The reduction in dollar funding over that period has in some ways been counter-intuitive given that the EUR/USD swap basis, a strong relative price signal, has been negative for much of the past decade, technically giving euro-based issuers access to synthetic swap-based euro funding at tighter all-in levels than they could have achieved by issuing in euros.

A variety of idiosyncratic factors in play – issuers’ funding needs, absolute yields and coupon levels, credit conditions, investor behaviour, macroeconomic conditions, monetary accommodation – meant issuers couldn’t always find compellingly executable opportunities so had the latitude to turn down the basis incentive.

But here’s the thing: much of that latitude was created by the artificial cover of unrelated European government and central bank financing and asset purchase programmes and actions that created structurally cheap euro funding just as dollar investors became more selective around European credits when global markets were unsettled.

In other words, the decline in US dollar borrowing reflects temporary distortions in euro funding markets, not a structural shift toward euro‑area financial autonomy. But what an opportunity it was to put policy actions around capital markets union to work to sustain the relative progress.

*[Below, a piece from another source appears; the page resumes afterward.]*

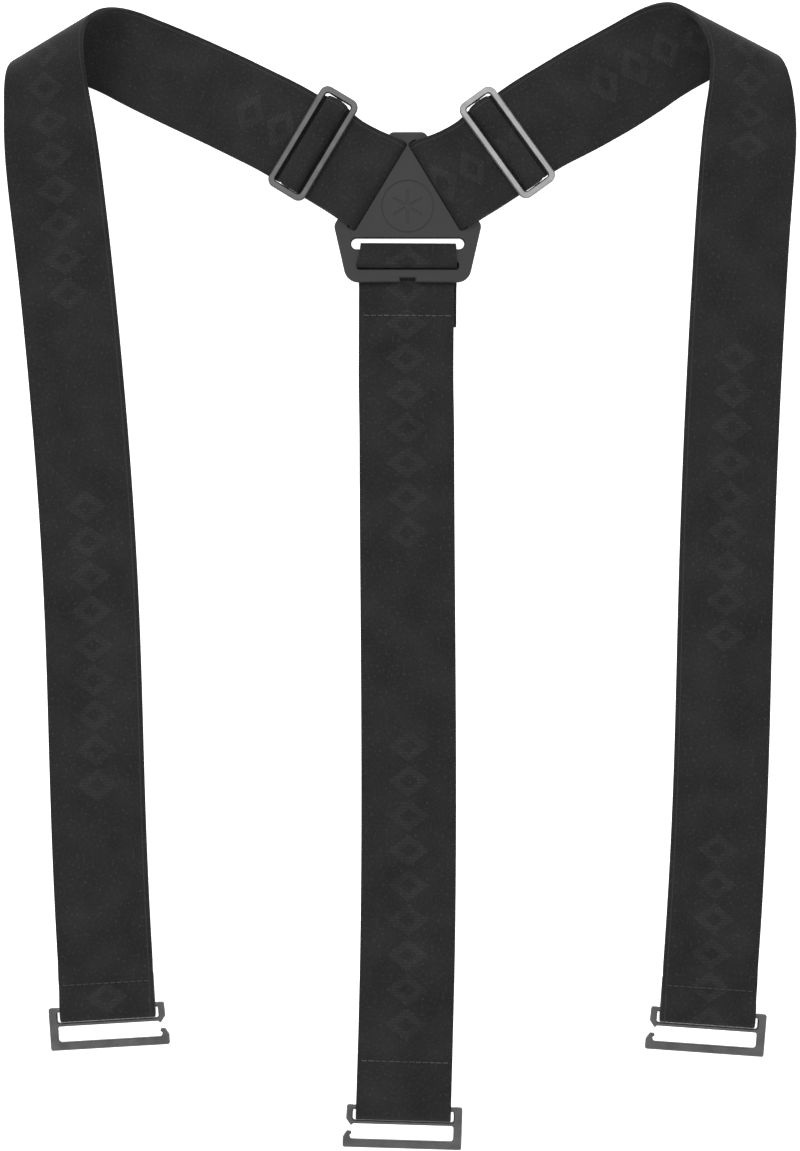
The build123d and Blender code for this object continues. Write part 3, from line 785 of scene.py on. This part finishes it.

Strategic vulnerability to weaponized finance

Back to the proportional reduction in US dollar funding by European issuers, can we infer that we’ve reached a pivotal moment that strengthens the hand of Europe’s policymakers and lawmakers in their quest to achieve financial sovereignty at a time of strained relations with an increasingly hostile and capricious US administration? In a word, no. Because the decline in US dollar funding by European issuers was not the result of any co-ordinated strategic policy-driven impetus to make funding at home compelling for issuers.

European funding will continue to be determined by technical and fundamental market and idiosyncratic issuer-related factors. From a microeconomic standpoint, the job of funding officials and treasurers is to hit all-in target funding levels and ensure access to a stable, diversified investor base, not solve systemic vulnerabilities.

Europe’s capital markets union has failed to progress beyond an increasingly worn-out policy slogan. Until Europe’s leaders confront the obstacles and blockages head-on ( tax and insolvency law harmonisation, centralized decision-making, fewer restrictions on cross-border capital flows ), they can continue their performative posturing around financial sovereignty as long as they want while letting Washington wield dollar liquidity as a geopolitical bargaining chip where dollar weaponization is a real risk.

The primary intended outcome of capital markets union in Europe is to create an environment where European corporates and small and medium-sized enterprises can access attractive home-grown funding at the same time as European institutional investors and retail savers gain access to compelling investment and savings opportunities, securing Europe’s regional financial autonomy into the bargain.

Of course, it’s very likely that a subsidiary outcome of broader and deeper euro capital markets would see US institutional investors increase asset allocation to that deeper market, enhancing the funding advantages of European issuers and in the process attracting more US debt issuers, which could achieve keener funding costs by issuing in euros to create swap-based dollar funding. That would be an ironic outcome but would also drive home the point that European sovereignty doesn't mean isolationism, it means inter-dependence on Europe’s terms.

How many warnings does it take to change a light bulb?

It’s not as if there haven’t been stark warnings in years past that should have jolted Europe into action:

Those episodes weren’t just funding predicaments; they were geopolitical shocks. Yet Europe has consistently failed to act decisively to get out of the line of fire. Until Europe stops posturing and takes action, its financial institutions and companies will remain vulnerable and powerless price takers in a dollar‑centric world. The solutions are political and structural, not cosmetic, opportunistic or technical.